**The problem:**
The data must be returned in full and exactly as given.

**Recorded data:**

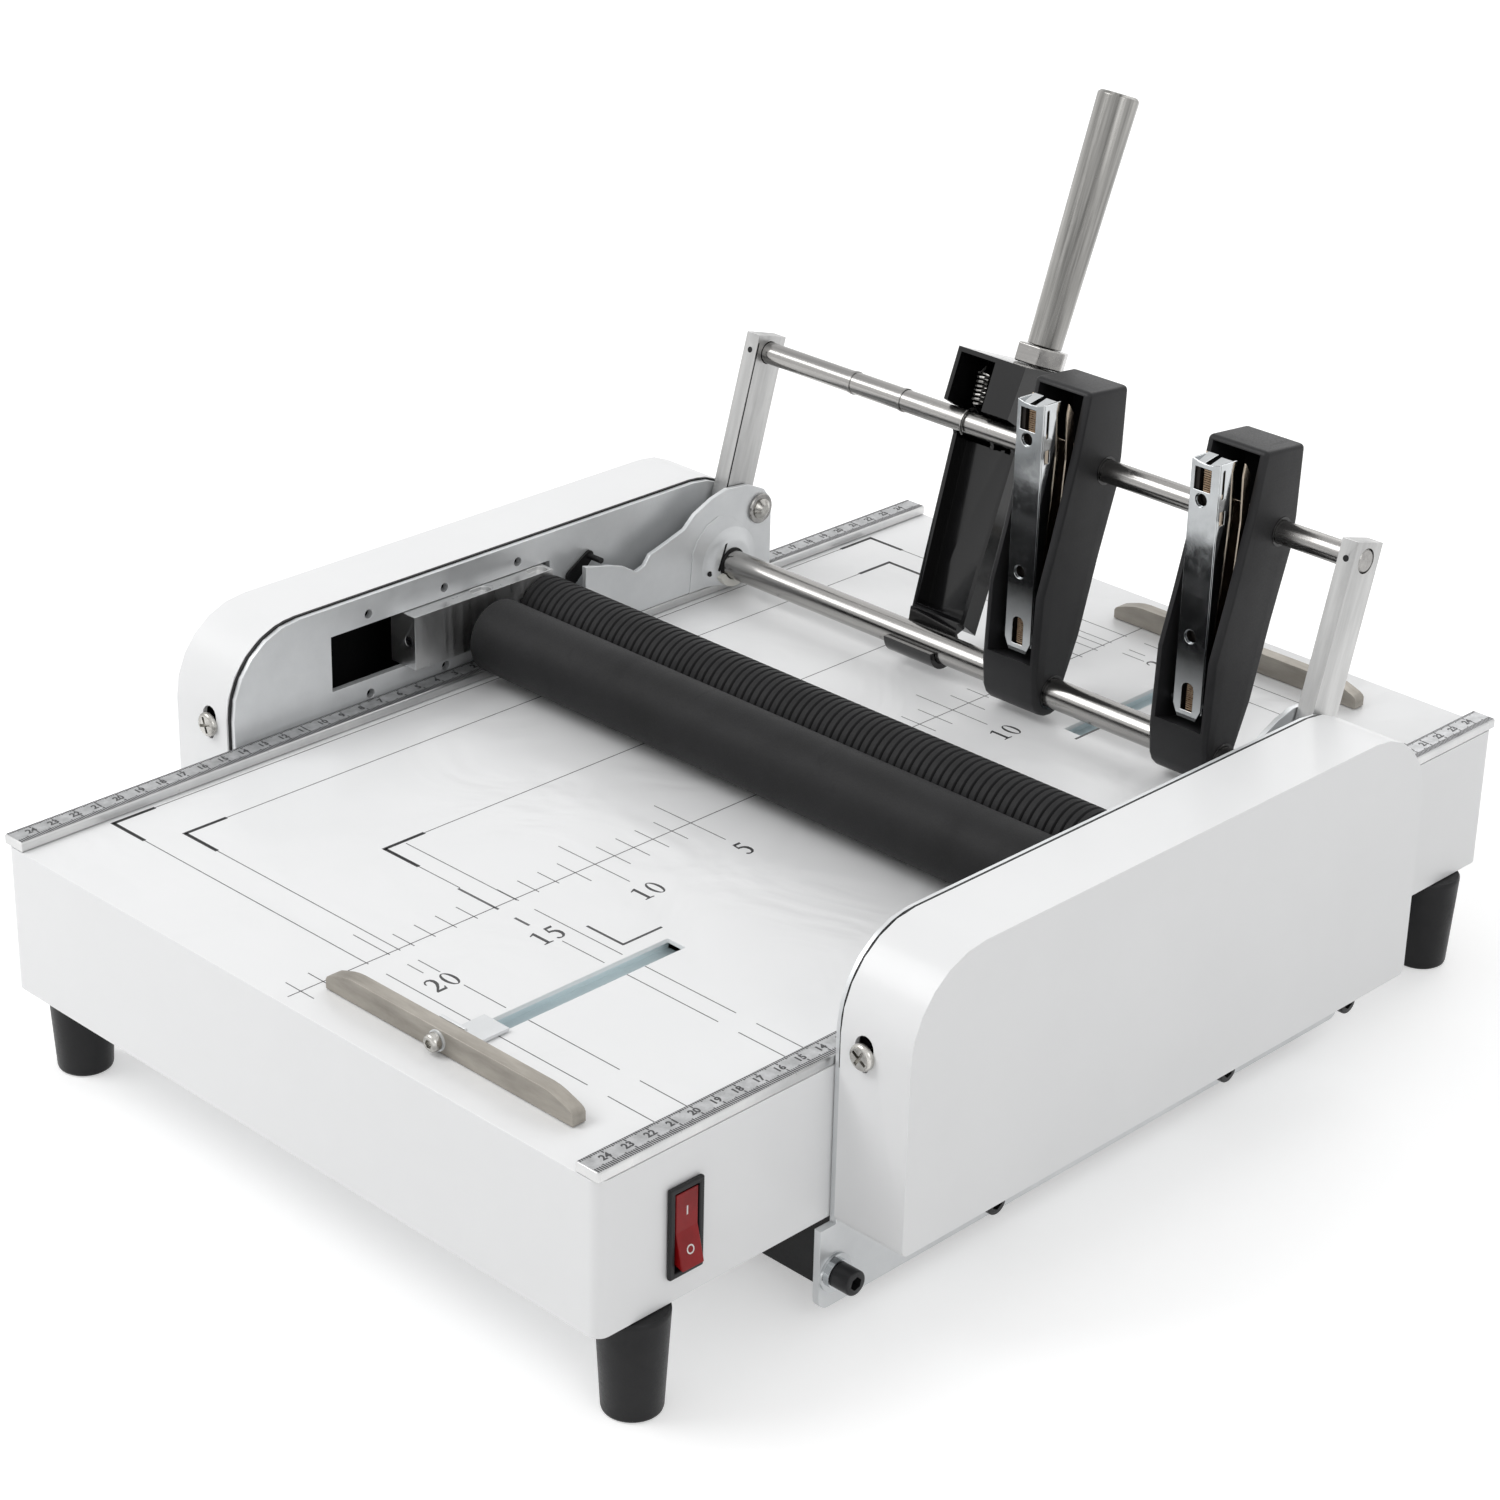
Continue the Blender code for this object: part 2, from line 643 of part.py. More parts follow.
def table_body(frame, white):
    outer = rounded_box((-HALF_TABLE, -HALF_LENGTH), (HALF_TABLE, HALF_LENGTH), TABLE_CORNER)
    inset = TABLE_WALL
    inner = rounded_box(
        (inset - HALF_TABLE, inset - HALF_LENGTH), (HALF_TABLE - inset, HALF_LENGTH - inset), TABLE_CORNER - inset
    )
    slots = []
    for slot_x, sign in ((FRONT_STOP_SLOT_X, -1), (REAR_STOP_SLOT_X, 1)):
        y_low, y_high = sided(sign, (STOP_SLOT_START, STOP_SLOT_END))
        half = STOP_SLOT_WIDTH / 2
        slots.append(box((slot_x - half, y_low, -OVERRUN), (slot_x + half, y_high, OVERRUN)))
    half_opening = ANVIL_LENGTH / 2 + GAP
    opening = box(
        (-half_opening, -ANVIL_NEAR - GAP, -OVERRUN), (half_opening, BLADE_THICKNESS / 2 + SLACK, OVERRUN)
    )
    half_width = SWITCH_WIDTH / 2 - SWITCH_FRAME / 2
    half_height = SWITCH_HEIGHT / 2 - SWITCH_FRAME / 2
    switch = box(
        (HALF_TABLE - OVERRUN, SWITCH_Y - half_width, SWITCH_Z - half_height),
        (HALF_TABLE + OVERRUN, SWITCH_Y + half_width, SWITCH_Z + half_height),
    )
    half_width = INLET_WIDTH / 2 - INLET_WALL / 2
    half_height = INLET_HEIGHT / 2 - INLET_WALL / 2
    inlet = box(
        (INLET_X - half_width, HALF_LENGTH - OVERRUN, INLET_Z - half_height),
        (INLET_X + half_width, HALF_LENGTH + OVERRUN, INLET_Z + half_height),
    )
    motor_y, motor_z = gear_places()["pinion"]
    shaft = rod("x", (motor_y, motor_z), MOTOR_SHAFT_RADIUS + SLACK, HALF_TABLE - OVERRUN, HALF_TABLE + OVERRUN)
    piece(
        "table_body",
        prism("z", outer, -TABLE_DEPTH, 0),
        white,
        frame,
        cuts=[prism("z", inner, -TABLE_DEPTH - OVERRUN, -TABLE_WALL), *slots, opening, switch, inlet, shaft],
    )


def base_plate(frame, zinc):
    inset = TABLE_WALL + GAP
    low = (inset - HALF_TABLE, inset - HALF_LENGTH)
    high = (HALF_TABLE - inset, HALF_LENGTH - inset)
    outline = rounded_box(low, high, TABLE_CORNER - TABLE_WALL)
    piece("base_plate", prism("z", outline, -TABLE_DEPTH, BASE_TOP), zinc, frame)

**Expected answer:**
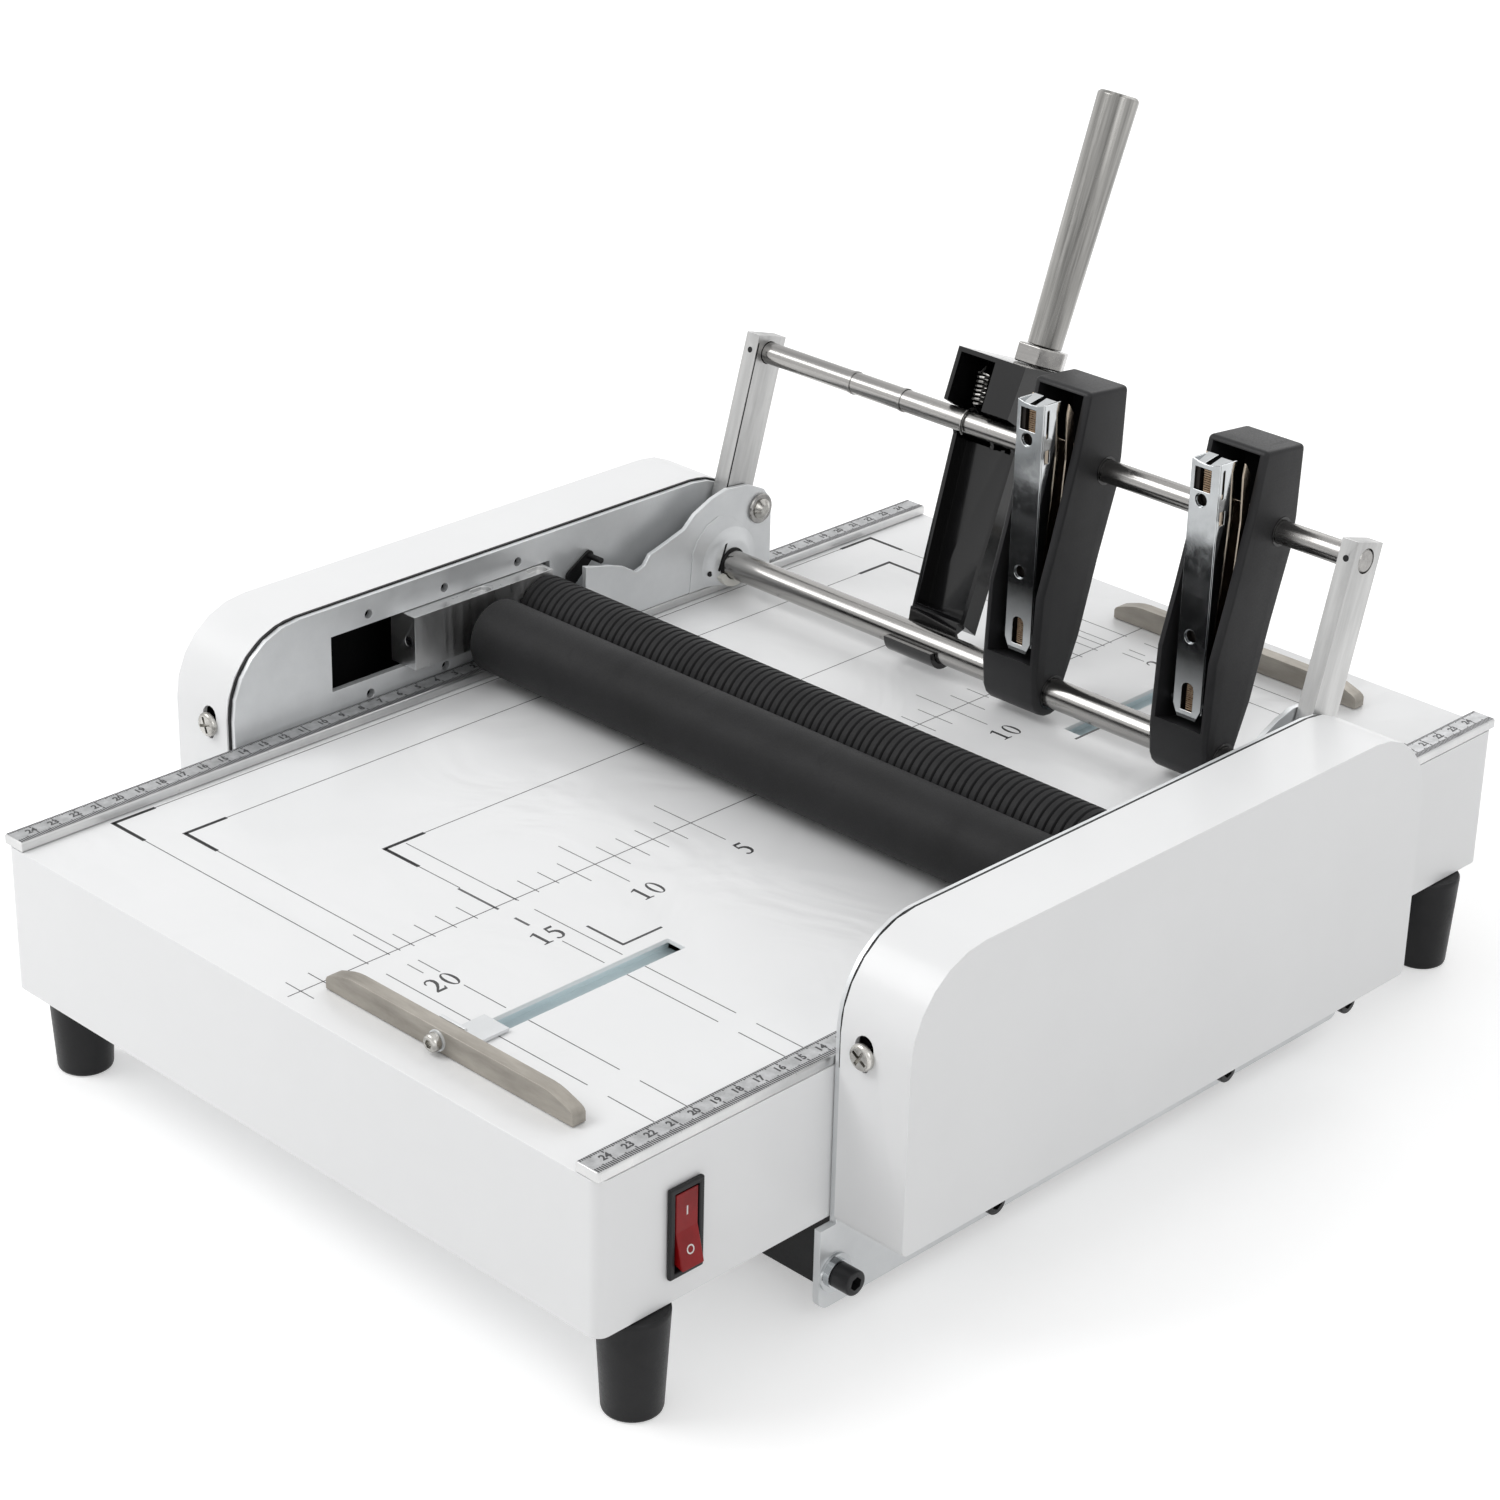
Continue the Blender code for this object: part 2, from line 643 of part.py. More parts follow.
def table_body(frame, white):
    outer = rounded_box((-HALF_TABLE, -HALF_LENGTH), (HALF_TABLE, HALF_LENGTH), TABLE_CORNER)
    inset = TABLE_WALL
    inner = rounded_box(
        (inset - HALF_TABLE, inset - HALF_LENGTH), (HALF_TABLE - inset, HALF_LENGTH - inset), TABLE_CORNER - inset
    )
    slots = []
    for slot_x, sign in ((FRONT_STOP_SLOT_X, -1), (REAR_STOP_SLOT_X, 1)):
        y_low, y_high = sided(sign, (STOP_SLOT_START, STOP_SLOT_END))
        half = STOP_SLOT_WIDTH / 2
        slots.append(box((slot_x - half, y_low, -OVERRUN), (slot_x + half, y_high, OVERRUN)))
    half_opening = ANVIL_LENGTH / 2 + GAP
    opening = box(
        (-half_opening, -ANVIL_NEAR - GAP, -OVERRUN), (half_opening, BLADE_THICKNESS / 2 + SLACK, OVERRUN)
    )
    half_width = SWITCH_WIDTH / 2 - SWITCH_FRAME / 2
    half_height = SWITCH_HEIGHT / 2 - SWITCH_FRAME / 2
    switch = box(
        (HALF_TABLE - OVERRUN, SWITCH_Y - half_width, SWITCH_Z - half_height),
        (HALF_TABLE + OVERRUN, SWITCH_Y + half_width, SWITCH_Z + half_height),
    )
    half_width = INLET_WIDTH / 2 - INLET_WALL / 2
    half_height = INLET_HEIGHT / 2 - INLET_WALL / 2
    inlet = box(
        (INLET_X - half_width, HALF_LENGTH - OVERRUN, INLET_Z - half_height),
        (INLET_X + half_width, HALF_LENGTH + OVERRUN, INLET_Z + half_height),
    )
    motor_y, motor_z = gear_places()["pinion"]
    shaft = rod("x", (motor_y, motor_z), MOTOR_SHAFT_RADIUS + SLACK, HALF_TABLE - OVERRUN, HALF_TABLE + OVERRUN)
    piece(
        "table_body",
        prism("z", outer, -TABLE_DEPTH, 0),
        white,
        frame,
        cuts=[prism("z", inner, -TABLE_DEPTH - OVERRUN, -TABLE_WALL), *slots, opening, switch, inlet, shaft],
    )


def base_plate(frame, zinc):
    inset = TABLE_WALL + GAP
    low = (inset - HALF_TABLE, inset - HALF_LENGTH)
    high = (HALF_TABLE - inset, HALF_LENGTH - inset)
    outline = rounded_box(low, high, TABLE_CORNER - TABLE_WALL)
    piece("base_plate", prism("z", outline, -TABLE_DEPTH, BASE_TOP), zinc, frame)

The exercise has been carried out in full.